The biggest problem here is that our governor and legislators, who apparently aren’t strong in business experience and economics savvy, are deciding how much you should pay your employees.

This isn’t the first time we’ve weighed in on the attempts around the nation to hike minimum wages. We’ve spoken against it because it’s bad policy, even though it might temporarily aid some needy people.

Now it’s here.

It is economic folly to blandly assume that simply boosting people’s pay will result in a better life for them, because there are inevitable consequences due to the costs involved. We don’t have to be geniuses to recognize that employers are working with a fixed amount of revenue when they decide how much they can afford to pay their workers.

Ed Whitelaw, a founder of the economics consulting firm ECONorthwest, was quoted in a report in the Jan. 31 Eugene Register-Guard as noting the lack of thorough analysis of how raising the minimum would affect businesses and the state. Without that, it’s simply anybody’s guess.

“Those who favor it say it will lift Oregonians out of the unconscionably low incomes they’ve earned for several decades,” Whitelaw was quoted as stating.

“The other side says that all it’s going to do is increase the cost of labor for businesses, who will lay off workers, and it’s a zero sum game. But, actually, it’s an empirical question that one cannot answer without rolling up our sleeves and asking policy questions and doing the numbers. Neither side has done that in a very specific data-driven context of Oregon’s economy and its workers and industries.”

We recognize that this isn’t occurring in a vacuum.
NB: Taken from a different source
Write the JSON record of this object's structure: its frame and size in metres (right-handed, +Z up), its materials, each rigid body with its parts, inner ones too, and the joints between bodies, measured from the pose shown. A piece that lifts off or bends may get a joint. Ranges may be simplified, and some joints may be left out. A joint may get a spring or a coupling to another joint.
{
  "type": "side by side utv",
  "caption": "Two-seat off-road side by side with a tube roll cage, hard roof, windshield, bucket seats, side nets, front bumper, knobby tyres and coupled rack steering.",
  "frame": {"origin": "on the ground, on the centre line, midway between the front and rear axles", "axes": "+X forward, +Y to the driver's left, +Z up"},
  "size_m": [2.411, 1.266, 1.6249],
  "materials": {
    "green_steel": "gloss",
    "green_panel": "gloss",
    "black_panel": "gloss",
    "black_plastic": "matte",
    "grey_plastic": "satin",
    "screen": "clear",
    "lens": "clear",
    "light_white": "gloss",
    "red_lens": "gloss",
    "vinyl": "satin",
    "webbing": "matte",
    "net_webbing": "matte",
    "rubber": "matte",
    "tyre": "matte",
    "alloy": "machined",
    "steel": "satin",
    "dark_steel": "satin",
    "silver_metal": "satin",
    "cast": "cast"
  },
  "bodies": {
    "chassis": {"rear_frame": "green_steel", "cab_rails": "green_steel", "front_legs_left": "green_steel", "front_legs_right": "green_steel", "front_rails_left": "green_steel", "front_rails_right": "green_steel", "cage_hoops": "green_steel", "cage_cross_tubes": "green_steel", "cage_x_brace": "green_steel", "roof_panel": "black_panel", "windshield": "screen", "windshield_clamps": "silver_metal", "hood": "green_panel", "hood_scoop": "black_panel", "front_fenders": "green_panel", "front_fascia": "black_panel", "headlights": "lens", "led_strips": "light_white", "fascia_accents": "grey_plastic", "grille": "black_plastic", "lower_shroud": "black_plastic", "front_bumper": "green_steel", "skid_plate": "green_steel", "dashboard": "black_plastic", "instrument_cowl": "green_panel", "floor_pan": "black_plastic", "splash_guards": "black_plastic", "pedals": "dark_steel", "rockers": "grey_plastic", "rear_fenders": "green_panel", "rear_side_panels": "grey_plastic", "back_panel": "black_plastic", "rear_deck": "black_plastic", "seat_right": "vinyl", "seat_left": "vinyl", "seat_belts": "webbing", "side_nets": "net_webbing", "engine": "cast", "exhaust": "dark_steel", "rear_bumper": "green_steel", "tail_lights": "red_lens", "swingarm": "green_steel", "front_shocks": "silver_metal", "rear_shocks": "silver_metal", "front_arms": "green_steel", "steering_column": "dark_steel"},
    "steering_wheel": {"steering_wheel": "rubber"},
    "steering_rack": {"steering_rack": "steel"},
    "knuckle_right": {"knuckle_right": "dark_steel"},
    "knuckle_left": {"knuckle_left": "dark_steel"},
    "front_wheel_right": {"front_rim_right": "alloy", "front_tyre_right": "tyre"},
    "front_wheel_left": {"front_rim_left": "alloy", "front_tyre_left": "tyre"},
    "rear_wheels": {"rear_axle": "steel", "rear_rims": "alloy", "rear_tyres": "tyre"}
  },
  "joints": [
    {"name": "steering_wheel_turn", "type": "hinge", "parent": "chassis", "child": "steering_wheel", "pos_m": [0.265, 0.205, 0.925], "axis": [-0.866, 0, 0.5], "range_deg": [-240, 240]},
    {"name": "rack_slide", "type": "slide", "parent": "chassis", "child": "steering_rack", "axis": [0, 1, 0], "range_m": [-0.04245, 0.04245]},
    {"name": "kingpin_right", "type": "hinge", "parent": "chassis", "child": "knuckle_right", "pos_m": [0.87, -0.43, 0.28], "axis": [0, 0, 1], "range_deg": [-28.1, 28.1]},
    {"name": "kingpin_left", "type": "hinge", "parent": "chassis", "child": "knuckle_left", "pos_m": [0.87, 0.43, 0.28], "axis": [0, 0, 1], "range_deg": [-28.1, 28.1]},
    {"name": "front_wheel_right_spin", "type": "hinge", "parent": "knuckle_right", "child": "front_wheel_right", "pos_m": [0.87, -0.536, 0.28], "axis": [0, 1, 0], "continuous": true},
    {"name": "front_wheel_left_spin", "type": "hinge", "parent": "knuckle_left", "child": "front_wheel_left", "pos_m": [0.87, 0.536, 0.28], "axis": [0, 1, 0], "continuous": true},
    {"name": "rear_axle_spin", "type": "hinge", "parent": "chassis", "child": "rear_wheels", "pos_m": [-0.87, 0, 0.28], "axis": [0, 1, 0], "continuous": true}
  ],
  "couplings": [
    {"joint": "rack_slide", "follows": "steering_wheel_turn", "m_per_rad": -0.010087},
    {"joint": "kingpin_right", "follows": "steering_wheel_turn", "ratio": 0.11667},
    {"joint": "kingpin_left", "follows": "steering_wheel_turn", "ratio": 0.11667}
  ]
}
Poverty is a real problem in Oregon and, granted, some greedy employers do take advantage of hapless workers – as they have for millenia. Many of us can recall working for skinflint bosses who didn’t pay us what workers down the road, whose job descriptions matched ours, were getting. But the correct answer to that is to strike or to move to a better situation. If that employer wants to deal with that cost – turnover and resulting stress at the management level, too bad.

We don’t like to see people get underpaid. But government intervention isn’t the answer – especially when the homework hasn’t even been done.
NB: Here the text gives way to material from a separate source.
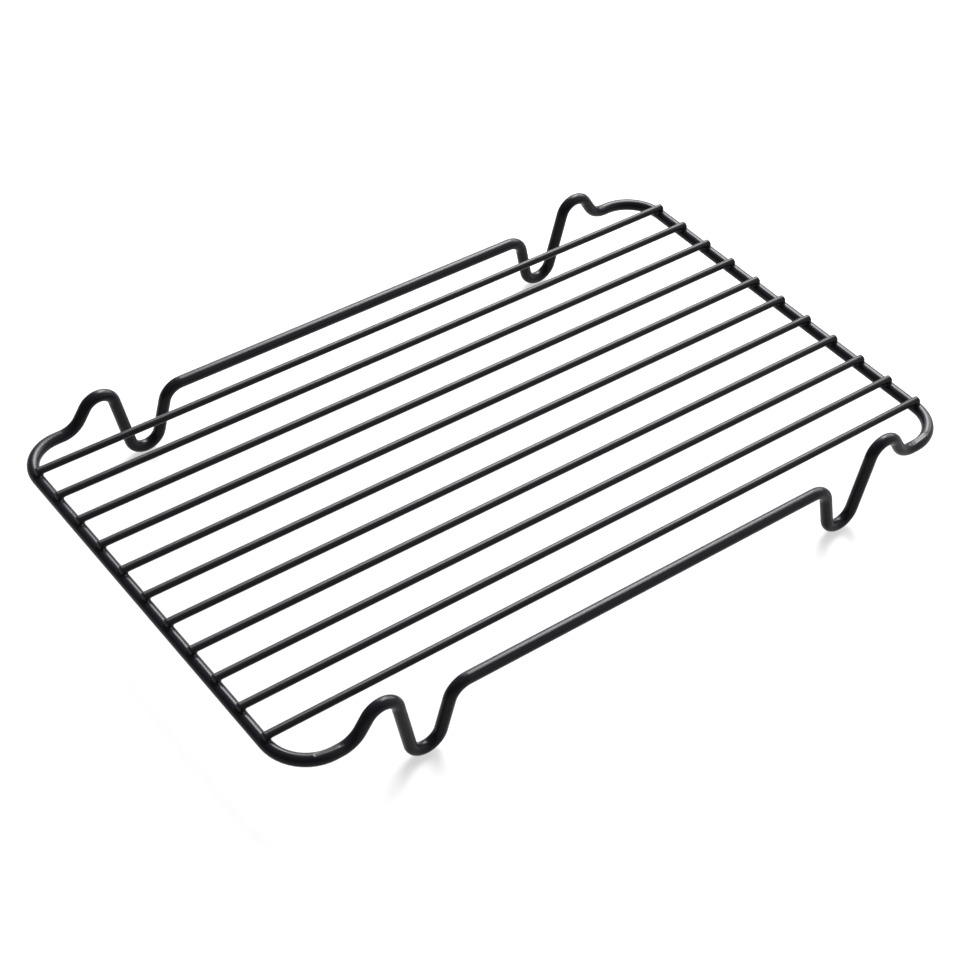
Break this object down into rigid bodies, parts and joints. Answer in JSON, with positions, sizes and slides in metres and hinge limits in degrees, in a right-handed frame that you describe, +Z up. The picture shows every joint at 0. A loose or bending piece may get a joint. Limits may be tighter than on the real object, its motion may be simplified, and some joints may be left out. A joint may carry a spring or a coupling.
{
  "type": "roasting rack",
  "caption": "Rectangular wire roasting rack: a closed frame wire bent into humps and feet along its long sides, with straight rods welded across its two ends.",
  "frame": {"origin": "on the surface under the feet, below the middle of the rack", "axes": "+X along the rods and the long sides, +Y across the rods, +Z up"},
  "size_m": [0.3, 0.189, 0.0376],
  "materials": {
    "frame_coating": "satin black non-stick coating on heavy steel wire",
    "rod_coating": "satin black non-stick coating on steel rod"
  },
  "bodies": {
    "root": {"frame_wire": "frame_coating", "grid_rod_01": "rod_coating", "grid_rod_02": "rod_coating", "grid_rod_03": "rod_coating", "grid_rod_04": "rod_coating", "grid_rod_05": "rod_coating", "grid_rod_06": "rod_coating", "grid_rod_07": "rod_coating", "grid_rod_08": "rod_coating", "grid_rod_09": "rod_coating", "grid_rod_10": "rod_coating", "grid_rod_11": "rod_coating"}
  },
  "joints": []
}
It’s true that employers treating their employees with dignity and generosity is almost assuredly a win-win.

A forwardprogressives.com article favoring a legislated minimum-wage hike tells of Punch Pizza, a Minneapolis, Minn.-area chain whose owners decided to pay more, despite the doubts of naysayers.

“We just weren’t getting the quality of applicant before,” said John Puckett, one of the Punch Pizza owners. “Now we have a lot more applications that we don’t have jobs for. If you pay people more, I think you can demand more. When we did this, we got everybody together and said, ‘We need to blow people away with our service.’

“Our retention is light years ahead of most restaurants.”

We agree with that principle, if not the means the website is promoting.

Another example, In-N-Out Burger, is a popular fast-food chain south of the border, which is slowly moving into Oregon – a restaurant has opened in Medford and another is planned for Grants Pass.

In-N-Out starts all its employees at $10.50 an hour and front-line employees can make up to $14 an hour. Managers’ pay can go into six figures. In California, where the majority of the firm’s restaurants are located, the minimum wage is $10 an hour – after an 11.1 percent hike (from $9) as of Jan. 1, established by the state Assembly.

It’s common knowledge that In-N-Out employees stay longer and they’re happier. They’re well-trained in front-line skills that make you feel welcome and appreciated. That’s why they’re crowded.

In bygone years, a former associate at The New Era was known to drive to Redding, Calif. on a whim, simply to indulge in the fare and service at In-N-Out.

So why not just make this law?

Here’s why: Morality needs to rise from the heart.

Forcing people to do the right thing can only go so far, and usually results in backlash.

Unions are a result of excessive and evil greed on the part of employers, which manifested itself in cruel abuse of workers. But many problems now associated with unions stem from greed on the part of the beneficiaries. The solution has backfired, in some cases.

We can only go so far in legislating morality, ideally no further than maintaining public safety.

When government extends itself further into public wellbeing, the public will ultimately pay – in taxes or, in this case, increased prices.

Boosting the minimum wage may benefit some, at least temporarily, but we’ll all lose in the end.

This is going too far – unless legislators in Salem are ready to start doing lunch in Sweet Home.